§ **Material for the task**
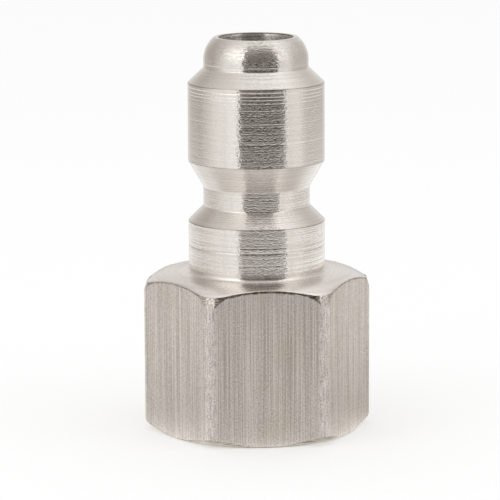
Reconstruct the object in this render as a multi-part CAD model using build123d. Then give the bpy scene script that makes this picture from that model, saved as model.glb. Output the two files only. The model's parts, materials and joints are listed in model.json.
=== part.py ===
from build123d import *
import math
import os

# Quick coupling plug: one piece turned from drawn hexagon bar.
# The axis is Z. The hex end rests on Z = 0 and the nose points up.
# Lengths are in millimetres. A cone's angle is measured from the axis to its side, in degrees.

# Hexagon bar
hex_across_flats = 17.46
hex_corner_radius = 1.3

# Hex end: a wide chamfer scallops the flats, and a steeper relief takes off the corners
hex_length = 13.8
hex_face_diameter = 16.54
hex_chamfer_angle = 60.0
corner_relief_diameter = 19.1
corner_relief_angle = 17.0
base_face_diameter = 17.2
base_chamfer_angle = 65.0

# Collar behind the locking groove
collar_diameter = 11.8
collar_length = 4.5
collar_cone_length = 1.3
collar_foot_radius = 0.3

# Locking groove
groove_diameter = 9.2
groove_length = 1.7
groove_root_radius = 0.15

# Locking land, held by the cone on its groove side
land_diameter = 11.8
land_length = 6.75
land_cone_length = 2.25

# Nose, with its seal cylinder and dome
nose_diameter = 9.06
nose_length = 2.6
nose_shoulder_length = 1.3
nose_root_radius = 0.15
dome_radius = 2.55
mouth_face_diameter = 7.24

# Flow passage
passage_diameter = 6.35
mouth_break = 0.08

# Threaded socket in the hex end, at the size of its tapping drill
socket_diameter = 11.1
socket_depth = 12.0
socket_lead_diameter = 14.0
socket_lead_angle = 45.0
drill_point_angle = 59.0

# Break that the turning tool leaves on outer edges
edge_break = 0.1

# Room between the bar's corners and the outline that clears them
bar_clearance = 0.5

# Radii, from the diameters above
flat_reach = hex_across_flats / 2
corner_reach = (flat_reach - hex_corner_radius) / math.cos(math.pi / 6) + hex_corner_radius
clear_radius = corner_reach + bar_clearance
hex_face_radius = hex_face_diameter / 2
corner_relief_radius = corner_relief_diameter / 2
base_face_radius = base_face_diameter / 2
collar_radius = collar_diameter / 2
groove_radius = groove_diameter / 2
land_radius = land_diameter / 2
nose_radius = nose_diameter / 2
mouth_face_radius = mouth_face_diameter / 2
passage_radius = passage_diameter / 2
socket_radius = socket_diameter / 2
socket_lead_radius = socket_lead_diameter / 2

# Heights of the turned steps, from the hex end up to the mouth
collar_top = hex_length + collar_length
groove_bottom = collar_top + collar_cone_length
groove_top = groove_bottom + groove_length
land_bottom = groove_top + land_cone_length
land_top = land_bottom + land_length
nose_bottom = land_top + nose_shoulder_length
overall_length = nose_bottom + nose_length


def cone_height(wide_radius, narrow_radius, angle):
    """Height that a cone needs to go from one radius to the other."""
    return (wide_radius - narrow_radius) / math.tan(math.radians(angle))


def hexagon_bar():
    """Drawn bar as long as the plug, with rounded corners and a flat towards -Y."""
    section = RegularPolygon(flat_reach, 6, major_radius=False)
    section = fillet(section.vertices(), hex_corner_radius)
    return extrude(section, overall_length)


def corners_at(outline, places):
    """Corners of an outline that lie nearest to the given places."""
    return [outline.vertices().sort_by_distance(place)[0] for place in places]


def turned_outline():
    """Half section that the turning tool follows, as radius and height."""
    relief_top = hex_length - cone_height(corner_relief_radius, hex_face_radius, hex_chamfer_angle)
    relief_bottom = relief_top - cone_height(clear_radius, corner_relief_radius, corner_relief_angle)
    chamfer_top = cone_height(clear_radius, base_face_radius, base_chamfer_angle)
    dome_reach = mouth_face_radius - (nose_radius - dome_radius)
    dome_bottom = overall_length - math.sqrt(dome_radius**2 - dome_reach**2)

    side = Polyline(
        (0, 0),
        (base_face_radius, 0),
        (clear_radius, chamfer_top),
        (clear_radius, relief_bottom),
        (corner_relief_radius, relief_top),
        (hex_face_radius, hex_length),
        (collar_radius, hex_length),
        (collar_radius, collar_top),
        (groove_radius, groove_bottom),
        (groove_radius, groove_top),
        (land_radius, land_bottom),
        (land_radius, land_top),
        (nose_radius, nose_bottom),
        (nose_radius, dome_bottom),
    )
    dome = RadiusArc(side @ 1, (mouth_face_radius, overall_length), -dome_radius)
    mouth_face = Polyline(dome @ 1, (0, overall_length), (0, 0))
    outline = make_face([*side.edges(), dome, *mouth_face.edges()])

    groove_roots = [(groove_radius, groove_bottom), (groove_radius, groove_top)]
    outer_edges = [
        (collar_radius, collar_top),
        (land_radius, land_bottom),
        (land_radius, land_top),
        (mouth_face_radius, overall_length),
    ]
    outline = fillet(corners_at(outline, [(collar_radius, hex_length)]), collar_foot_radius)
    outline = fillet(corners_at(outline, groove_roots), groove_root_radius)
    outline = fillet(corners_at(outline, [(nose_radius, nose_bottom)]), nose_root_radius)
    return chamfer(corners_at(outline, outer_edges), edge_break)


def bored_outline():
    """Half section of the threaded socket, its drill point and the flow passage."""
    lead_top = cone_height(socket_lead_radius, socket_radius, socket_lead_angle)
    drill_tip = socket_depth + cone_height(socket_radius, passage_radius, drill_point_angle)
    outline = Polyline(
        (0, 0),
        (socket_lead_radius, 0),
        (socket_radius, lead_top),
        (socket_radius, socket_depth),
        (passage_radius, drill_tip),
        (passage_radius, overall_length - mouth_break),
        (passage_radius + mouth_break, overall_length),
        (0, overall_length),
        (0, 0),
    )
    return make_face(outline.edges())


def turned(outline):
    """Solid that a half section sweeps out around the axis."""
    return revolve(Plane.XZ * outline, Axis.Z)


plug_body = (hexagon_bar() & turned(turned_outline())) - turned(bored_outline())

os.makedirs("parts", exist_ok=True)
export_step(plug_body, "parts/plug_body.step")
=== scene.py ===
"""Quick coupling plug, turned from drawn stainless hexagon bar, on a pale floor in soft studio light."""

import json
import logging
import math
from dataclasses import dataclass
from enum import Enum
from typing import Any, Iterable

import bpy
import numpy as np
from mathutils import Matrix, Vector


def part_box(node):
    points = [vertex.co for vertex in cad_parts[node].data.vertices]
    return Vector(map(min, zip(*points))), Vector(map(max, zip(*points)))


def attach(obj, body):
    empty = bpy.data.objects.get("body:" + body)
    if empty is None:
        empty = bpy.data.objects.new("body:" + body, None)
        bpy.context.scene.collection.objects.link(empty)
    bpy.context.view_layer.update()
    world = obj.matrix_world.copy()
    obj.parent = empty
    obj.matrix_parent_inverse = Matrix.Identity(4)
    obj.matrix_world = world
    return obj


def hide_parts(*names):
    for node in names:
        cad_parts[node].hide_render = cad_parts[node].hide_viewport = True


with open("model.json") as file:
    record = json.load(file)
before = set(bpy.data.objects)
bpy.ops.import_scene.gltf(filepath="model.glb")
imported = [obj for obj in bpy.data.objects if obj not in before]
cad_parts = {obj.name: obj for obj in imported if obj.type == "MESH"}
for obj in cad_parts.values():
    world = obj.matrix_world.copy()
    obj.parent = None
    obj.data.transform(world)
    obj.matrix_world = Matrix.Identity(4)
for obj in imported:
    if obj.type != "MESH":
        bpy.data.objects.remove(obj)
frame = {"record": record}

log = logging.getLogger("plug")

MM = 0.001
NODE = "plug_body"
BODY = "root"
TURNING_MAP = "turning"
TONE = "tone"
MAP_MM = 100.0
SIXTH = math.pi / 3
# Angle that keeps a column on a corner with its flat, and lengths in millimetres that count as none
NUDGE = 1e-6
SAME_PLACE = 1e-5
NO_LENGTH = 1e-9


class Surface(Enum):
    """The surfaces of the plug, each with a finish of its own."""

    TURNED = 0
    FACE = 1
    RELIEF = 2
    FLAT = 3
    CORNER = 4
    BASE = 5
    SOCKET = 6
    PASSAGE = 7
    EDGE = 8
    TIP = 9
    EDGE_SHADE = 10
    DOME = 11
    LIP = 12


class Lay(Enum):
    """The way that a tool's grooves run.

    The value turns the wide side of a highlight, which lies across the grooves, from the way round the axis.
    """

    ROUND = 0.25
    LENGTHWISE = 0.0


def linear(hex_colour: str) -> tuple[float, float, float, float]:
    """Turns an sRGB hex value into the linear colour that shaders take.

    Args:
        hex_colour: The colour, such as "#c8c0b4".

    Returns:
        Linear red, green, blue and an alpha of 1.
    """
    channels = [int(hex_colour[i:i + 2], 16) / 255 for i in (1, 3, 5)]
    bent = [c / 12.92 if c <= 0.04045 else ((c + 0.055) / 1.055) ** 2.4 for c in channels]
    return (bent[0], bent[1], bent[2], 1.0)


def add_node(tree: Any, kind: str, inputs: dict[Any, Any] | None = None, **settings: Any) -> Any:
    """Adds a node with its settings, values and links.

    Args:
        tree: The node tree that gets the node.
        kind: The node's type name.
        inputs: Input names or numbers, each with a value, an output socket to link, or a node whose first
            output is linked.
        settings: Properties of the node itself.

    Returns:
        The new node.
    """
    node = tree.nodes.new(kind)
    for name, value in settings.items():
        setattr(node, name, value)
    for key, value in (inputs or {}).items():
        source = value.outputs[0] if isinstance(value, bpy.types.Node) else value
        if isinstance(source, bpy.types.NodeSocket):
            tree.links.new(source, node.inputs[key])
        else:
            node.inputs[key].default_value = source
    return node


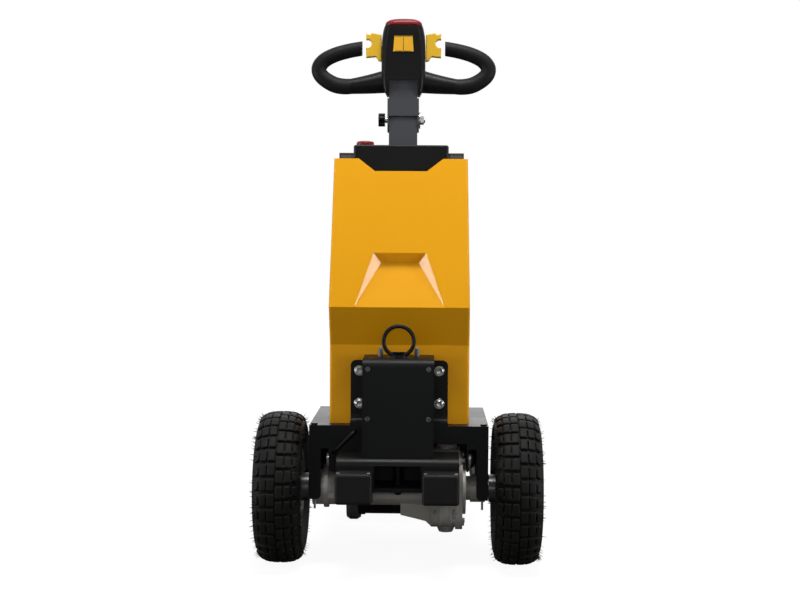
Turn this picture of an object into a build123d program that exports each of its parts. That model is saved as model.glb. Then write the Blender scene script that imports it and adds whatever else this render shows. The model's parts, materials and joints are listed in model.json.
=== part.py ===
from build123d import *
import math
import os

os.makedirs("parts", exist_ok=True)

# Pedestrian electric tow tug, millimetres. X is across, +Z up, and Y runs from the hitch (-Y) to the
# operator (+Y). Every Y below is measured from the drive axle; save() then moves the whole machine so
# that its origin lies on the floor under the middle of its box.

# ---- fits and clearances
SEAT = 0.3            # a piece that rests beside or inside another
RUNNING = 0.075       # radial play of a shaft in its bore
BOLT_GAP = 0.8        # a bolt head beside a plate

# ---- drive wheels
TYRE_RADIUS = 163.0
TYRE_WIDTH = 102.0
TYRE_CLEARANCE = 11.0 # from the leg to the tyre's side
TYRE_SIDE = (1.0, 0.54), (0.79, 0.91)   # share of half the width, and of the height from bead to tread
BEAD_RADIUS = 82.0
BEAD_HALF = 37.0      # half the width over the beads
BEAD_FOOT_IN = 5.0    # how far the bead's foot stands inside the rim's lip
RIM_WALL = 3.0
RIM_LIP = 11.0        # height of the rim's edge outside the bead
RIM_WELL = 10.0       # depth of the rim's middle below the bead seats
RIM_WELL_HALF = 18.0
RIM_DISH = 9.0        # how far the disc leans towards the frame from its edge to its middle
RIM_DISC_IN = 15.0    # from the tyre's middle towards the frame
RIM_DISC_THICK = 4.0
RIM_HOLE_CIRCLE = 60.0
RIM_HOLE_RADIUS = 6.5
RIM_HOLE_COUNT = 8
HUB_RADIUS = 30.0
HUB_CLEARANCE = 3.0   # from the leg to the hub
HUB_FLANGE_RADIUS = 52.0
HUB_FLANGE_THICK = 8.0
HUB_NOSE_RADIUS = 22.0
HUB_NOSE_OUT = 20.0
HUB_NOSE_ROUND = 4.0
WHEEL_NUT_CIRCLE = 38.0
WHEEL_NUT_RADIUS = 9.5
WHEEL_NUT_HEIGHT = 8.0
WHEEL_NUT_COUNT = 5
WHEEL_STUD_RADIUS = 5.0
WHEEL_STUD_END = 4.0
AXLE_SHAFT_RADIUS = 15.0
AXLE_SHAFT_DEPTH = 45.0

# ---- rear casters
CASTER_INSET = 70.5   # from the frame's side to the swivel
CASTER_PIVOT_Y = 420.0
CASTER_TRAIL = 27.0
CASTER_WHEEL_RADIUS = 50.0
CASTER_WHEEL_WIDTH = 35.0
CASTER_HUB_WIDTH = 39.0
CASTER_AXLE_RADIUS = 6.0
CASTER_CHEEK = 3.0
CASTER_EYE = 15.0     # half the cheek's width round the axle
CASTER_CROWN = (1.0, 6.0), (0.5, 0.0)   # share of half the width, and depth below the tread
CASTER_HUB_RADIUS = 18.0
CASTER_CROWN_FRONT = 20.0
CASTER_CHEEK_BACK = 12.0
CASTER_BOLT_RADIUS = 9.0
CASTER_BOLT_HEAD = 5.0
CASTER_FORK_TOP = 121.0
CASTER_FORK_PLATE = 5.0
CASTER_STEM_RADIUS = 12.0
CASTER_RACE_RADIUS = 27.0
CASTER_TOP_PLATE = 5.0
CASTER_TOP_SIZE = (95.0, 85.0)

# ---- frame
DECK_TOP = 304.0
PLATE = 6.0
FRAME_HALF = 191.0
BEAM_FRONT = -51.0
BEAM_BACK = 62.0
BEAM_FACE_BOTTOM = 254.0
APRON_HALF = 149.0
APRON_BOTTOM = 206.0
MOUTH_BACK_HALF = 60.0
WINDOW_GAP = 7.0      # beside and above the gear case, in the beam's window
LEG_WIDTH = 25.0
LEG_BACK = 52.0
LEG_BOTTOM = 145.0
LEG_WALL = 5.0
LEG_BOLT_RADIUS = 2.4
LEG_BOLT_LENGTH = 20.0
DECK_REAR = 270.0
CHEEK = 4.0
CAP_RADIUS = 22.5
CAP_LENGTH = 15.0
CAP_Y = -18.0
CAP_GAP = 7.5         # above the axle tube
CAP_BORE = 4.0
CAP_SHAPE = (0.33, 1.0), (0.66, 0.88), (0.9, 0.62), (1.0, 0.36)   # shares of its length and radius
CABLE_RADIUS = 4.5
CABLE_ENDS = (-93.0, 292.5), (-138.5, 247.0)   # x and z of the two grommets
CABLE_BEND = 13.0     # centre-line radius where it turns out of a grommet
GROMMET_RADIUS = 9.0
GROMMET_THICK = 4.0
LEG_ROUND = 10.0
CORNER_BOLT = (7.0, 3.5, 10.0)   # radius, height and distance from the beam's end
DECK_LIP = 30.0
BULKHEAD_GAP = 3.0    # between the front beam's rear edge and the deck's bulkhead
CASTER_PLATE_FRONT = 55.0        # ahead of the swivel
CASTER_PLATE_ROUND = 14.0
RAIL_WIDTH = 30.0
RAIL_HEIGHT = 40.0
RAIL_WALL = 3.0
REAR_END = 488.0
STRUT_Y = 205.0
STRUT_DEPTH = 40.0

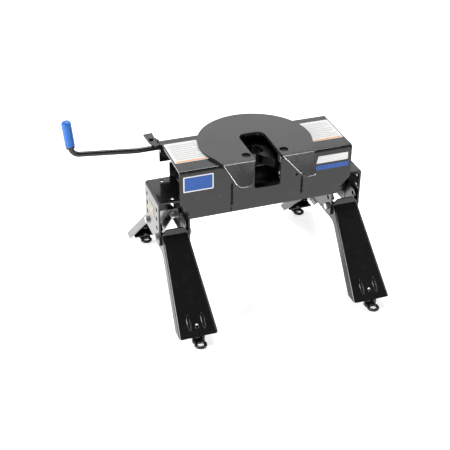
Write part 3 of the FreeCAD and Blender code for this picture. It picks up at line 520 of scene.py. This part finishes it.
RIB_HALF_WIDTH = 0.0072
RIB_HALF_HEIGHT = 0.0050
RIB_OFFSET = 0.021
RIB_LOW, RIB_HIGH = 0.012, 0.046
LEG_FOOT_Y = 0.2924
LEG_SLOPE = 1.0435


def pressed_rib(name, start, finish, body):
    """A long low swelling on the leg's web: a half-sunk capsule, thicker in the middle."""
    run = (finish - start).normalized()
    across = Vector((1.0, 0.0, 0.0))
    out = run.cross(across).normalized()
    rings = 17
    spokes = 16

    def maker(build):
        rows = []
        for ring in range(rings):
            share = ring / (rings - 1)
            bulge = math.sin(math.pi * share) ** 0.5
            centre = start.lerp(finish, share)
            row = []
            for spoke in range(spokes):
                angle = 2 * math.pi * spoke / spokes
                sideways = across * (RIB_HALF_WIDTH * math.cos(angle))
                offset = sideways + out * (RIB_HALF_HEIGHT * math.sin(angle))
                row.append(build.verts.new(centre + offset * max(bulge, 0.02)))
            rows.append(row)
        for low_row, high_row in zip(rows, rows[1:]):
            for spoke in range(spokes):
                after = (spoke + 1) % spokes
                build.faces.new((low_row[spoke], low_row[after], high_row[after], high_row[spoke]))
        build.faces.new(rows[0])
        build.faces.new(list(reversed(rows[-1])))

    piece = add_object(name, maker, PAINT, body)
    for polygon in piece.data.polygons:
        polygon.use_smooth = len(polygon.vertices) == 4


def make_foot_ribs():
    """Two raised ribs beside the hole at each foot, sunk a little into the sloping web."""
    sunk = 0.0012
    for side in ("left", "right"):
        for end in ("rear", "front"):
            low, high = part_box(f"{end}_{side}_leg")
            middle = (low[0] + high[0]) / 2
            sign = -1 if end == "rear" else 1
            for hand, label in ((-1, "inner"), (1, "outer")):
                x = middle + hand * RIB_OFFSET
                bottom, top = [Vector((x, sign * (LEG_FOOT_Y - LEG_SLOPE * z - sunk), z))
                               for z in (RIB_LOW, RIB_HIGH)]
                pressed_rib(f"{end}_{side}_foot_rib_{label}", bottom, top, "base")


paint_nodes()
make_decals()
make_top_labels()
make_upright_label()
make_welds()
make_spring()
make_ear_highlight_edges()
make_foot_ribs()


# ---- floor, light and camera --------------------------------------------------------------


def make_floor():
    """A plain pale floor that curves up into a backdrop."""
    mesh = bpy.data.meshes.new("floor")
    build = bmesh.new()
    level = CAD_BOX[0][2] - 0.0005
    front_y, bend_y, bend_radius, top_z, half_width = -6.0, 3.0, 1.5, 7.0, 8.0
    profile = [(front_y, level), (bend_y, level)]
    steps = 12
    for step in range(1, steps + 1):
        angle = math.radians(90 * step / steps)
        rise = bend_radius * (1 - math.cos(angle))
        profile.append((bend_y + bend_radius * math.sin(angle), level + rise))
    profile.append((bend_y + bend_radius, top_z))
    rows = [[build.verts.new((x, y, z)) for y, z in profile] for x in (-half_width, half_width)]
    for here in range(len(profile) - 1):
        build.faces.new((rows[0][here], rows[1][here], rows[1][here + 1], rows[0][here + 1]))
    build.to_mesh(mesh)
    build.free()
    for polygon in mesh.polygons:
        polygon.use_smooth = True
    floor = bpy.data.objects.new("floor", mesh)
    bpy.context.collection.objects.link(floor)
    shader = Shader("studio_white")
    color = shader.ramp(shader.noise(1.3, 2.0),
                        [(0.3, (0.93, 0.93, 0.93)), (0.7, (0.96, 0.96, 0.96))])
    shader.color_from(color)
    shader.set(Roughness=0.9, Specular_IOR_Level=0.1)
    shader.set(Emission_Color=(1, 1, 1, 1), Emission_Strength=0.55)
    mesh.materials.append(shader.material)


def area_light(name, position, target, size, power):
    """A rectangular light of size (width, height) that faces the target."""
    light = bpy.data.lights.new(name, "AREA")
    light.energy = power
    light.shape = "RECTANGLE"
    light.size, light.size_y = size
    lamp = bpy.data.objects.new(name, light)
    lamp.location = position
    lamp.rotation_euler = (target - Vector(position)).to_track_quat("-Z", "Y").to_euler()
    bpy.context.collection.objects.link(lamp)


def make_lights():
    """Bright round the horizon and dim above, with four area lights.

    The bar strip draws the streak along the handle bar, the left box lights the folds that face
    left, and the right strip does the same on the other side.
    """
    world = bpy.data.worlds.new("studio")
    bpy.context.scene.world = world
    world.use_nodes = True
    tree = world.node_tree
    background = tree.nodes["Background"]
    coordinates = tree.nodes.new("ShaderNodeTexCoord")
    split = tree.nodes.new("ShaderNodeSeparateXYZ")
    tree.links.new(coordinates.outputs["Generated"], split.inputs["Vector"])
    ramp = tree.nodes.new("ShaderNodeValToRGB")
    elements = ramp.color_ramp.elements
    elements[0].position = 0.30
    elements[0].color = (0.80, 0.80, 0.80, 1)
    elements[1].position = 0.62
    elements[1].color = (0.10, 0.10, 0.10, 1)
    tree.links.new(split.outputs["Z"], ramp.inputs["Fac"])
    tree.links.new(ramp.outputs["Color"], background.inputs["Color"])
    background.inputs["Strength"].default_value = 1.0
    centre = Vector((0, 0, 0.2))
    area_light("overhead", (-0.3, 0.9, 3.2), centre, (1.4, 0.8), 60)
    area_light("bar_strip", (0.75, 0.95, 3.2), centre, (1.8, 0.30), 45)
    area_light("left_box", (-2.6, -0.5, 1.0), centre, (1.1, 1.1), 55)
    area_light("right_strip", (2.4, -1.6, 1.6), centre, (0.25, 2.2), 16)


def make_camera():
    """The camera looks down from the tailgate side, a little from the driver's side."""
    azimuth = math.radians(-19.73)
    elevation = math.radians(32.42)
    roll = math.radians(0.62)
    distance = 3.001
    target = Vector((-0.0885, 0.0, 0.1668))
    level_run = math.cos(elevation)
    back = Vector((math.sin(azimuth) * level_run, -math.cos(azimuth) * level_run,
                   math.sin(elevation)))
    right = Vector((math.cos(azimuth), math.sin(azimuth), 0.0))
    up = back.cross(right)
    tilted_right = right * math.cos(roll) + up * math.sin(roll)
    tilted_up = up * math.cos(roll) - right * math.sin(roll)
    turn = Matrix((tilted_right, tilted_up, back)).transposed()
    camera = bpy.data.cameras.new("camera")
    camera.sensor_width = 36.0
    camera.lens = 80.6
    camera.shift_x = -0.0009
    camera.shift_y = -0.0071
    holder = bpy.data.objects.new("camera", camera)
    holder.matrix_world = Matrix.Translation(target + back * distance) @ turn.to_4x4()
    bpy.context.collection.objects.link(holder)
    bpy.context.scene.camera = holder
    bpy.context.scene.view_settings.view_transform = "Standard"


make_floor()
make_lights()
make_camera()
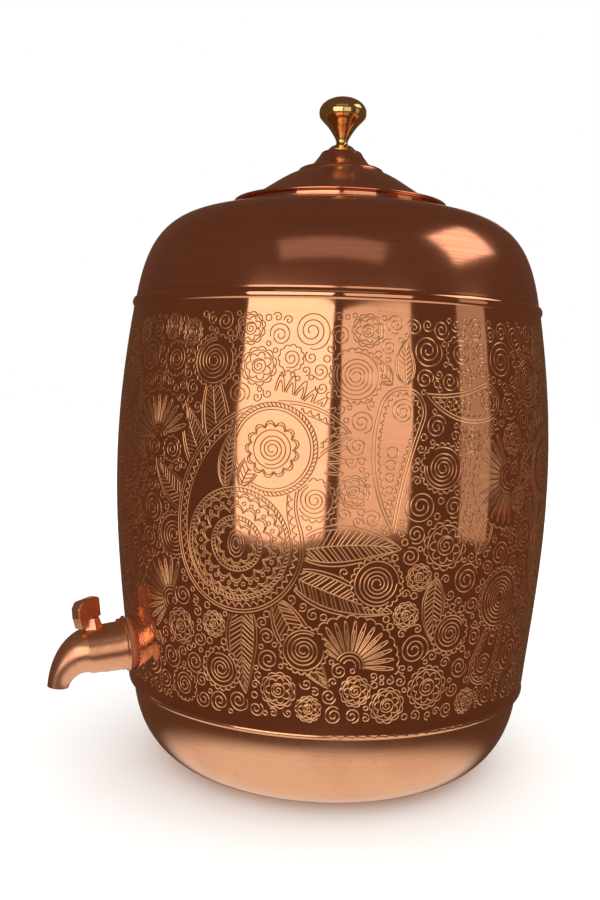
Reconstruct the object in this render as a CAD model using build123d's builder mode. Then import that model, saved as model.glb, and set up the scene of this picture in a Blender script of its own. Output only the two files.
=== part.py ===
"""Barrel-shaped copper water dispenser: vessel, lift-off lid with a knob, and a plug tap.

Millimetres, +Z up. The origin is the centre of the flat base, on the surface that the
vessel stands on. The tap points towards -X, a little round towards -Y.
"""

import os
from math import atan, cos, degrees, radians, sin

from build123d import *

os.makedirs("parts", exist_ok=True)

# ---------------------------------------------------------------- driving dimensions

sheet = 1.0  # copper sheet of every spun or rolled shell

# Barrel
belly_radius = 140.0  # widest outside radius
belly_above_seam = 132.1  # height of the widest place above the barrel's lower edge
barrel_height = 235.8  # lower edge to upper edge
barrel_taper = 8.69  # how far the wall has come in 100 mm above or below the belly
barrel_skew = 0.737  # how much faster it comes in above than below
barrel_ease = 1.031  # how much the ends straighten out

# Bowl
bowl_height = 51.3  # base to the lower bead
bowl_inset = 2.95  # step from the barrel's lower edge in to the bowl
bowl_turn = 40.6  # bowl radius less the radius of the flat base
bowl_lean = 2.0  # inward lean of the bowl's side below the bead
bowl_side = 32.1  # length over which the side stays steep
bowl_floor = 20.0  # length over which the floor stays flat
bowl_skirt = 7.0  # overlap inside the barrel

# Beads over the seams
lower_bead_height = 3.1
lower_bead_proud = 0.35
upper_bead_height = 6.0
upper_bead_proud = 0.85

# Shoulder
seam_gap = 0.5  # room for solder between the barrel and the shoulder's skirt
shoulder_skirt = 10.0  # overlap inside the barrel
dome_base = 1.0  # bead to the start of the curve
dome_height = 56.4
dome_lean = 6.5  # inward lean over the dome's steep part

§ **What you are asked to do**
Your task is to give again the lines from the one containing "bpy.context.view_layer.update()" to the one containing "in imported if", both lines included, exactly and without anything added.

§ **Task answer**
    bpy.context.view_layer.update()
    world = obj.matrix_world.copy()
    obj.parent = empty
    obj.matrix_parent_inverse = Matrix.Identity(4)
    obj.matrix_world = world
    return obj


def hide_parts(*names):
    for node in names:
        cad_parts[node].hide_render = cad_parts[node].hide_viewport = True


with open("model.json") as file:
    record = json.load(file)
before = set(bpy.data.objects)
bpy.ops.import_scene.gltf(filepath="model.glb")
imported = [obj for obj in bpy.data.objects if obj not in before]
cad_parts = {obj.name: obj for obj in imported if obj.type == "MESH"}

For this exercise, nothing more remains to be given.